I don’t think I’ve ever before been quite so conscious of my shorts having settled down as I rode around to being a good half-inch above the permanent ‘farmer’s tan’ mark on my legs: a pallid tide line isn’t a pretty sight – I know that. I can only apologise.

And never before have I contemplated killing government officials but today, as I dodged pot-holes, I found myself wondering whether that’s what I might do – perhaps even ought to do.

Let’s say someone I loved hit a pot-hole while cycling, fell off and died. People will have been responsible for that hole – some single person, some people in a chain of command, some people responsible for employing other people, for setting budgets, for setting the low quality standards that are deemed acceptable these days. My loved one’s death would be the direct fault of people – real, accountability-dodging people. No court would do anything about them. Some public hand-wringing and trite, bogus, hollow ‘our thoughts are with the family’ statements by the representatives of the apparatus that employs those responsible people aside, nothing would change as a result of that death – unless I took personal action.

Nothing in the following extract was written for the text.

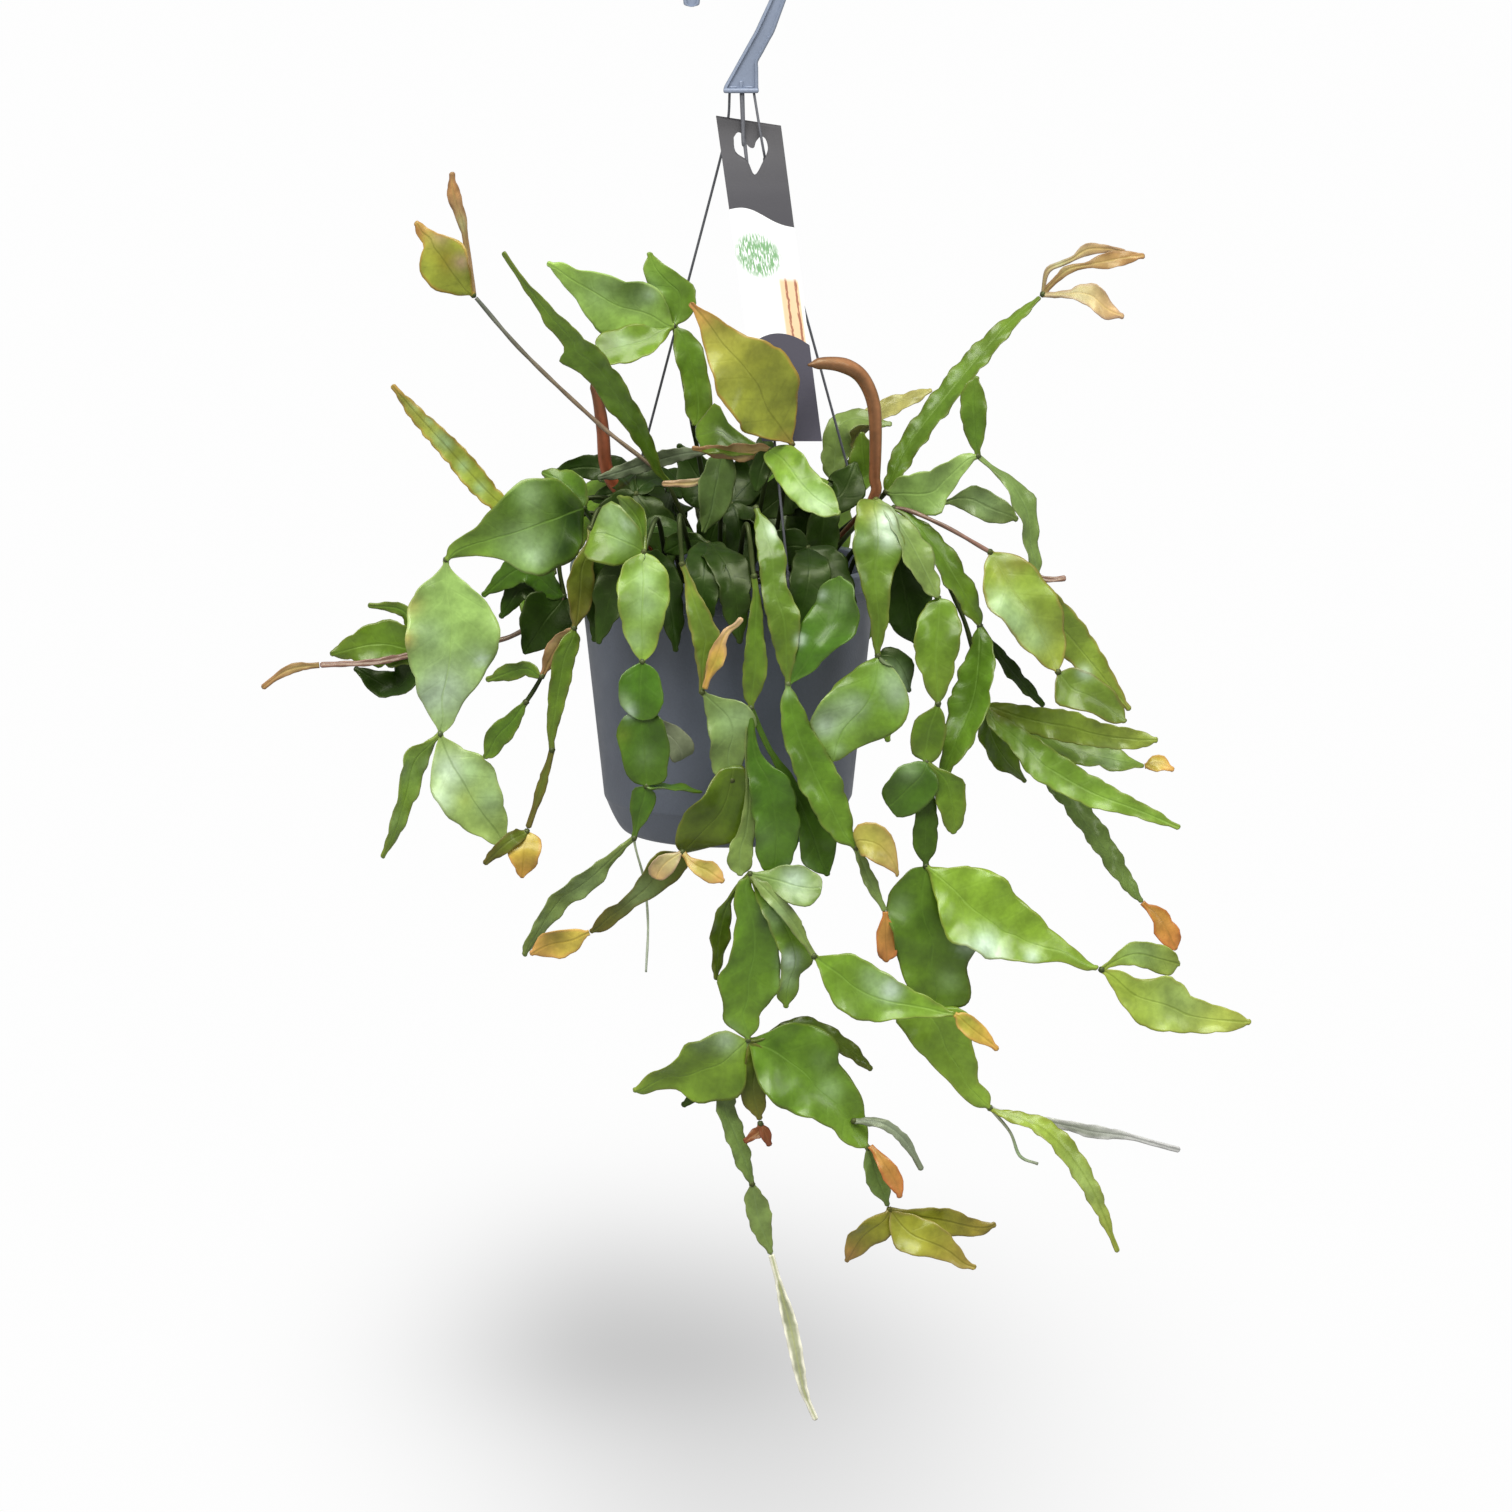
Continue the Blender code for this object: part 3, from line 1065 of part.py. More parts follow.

I’ve no desire to be judge, jury or executioner, none whatsoever, but as I rode around today I wasn’t sure what would be morally right if people in a chain of responsibility killed my loved one; I wasn’t sure whether exercising such an extreme form of retributive justice could be argued to be right in the absence of a legal system willing to act, in the name of both natural justice and – as long as the reason for the killing was explained – in the name of trying to raise standards and thus prevent other unnecessary deaths on the road. I just wasn’t sure.

If the law fails, if the law is wrong, ‘taking the law into your own hands’, surely, can’t always be the wrong course of action. That is a very unsettling thought.